The most straightforward option is to just use a simple proportion; e.g., 90% simple for pulled (vs was pulling), 70% simple for cried (vs was crying). But this won’t do, as it treats 90% of 10 corpus occurrences of that verb (9/10) as the same as 90% of 1000 occurrences (900/1000). This is like treating a drug trial with 10 people per group as just as informative as a drug trial with 1,000 people in each group. (And this isn’t just an “in principle” problem; quite a few verbs in our study had fewer than 10 occurrences in the corpus)
The next option is to use a measure of absolute bias, in the form of a binomial test. This gives you a p value which reflects the extent to which a particular bias (e.g., 90 vs 10) is different to chance (e.g., 50/50). Because “chance” is calibrated relative to the sample size (5/5 for 10 occurrences of the verb; 500/500 for 1000 occurrences) it avoids the pitfalls of the simple-proportion method. The p value will be a lot smaller for 900 simple past vs 100 stative past than for 9 simple past vs 1 stative past.

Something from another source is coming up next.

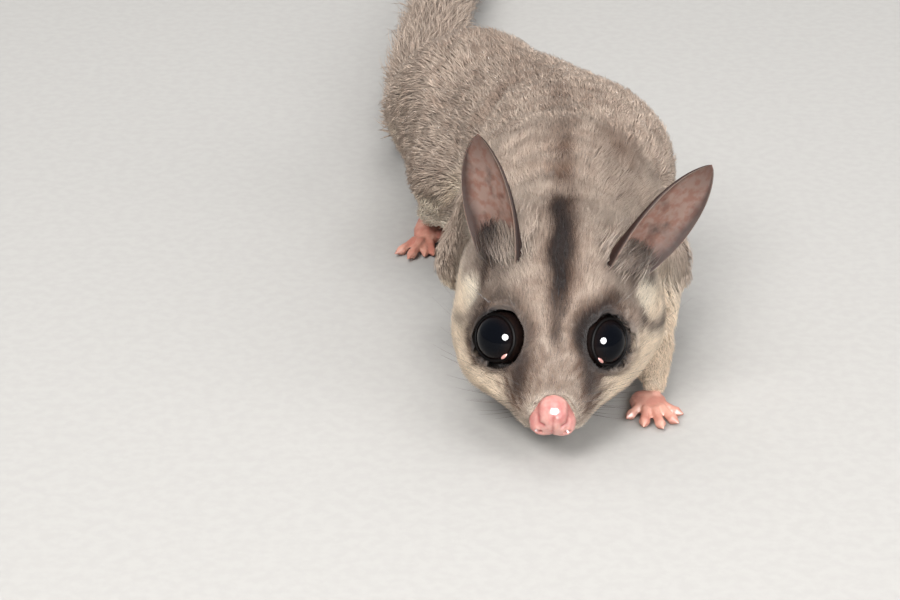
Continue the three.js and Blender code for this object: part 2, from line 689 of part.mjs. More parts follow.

But this still won’t do. Why not? Think back to our imaginary drug trial. It neglects the base rate. In everyday spoken Japanese, simple past forms (VERB-ed) outnumber stative past forms (was VERBing) by around 9:1 (i.e., 90% are simple forms). This means that if you get a verb that occurs in simple past forms say 70% of the time (like nak, ‘cry’), it looks – on both the raw-proportion and binomial-test measures – like it’s biased towards simple past forms. But in the context of the language as a whole – i.e., how often Japanese speakers feel the need to mark stativeness, which is only around 10% of the time – it is actually biased in favour of stative forms: Most verbs have only 10% stative uses. This verb has 30% stative uses. What is more, in this context, an – on the face of it – “equi-biased” verb like asob (play) – which is split roughly 50/50 between stative (was playing) and simple (played) past forms – is actually showing a whopping bias towards the stative.
Now, to be completely honest, we hadn’t figured all of this out before running the studies. So we used a binomial test to choose (so we thought) simple- and stative- biased verbs, and then just the simple proportion as a measure of the extent of this bias. Consequently, our results were difficult to interpret. We had “simple-biased” verbs that were produced quite a lot in stative form, and we couldn’t work out why. But when we used a chi-square statistic as our measure of verb bias, it all made sense. In the context of the language as a whole, these “simple-biased” verbs were actually stative-biased, which is why kids kept producing them in stative form.
The take-home message is this: Whenever you are trying to explain children’s (or, for that matter) adult’s linguistic behaviour in terms of the relative frequency of competing forms in the input, don’t make the mistake we did. Don’t forget the base rate. It’s hip to be (chi) square.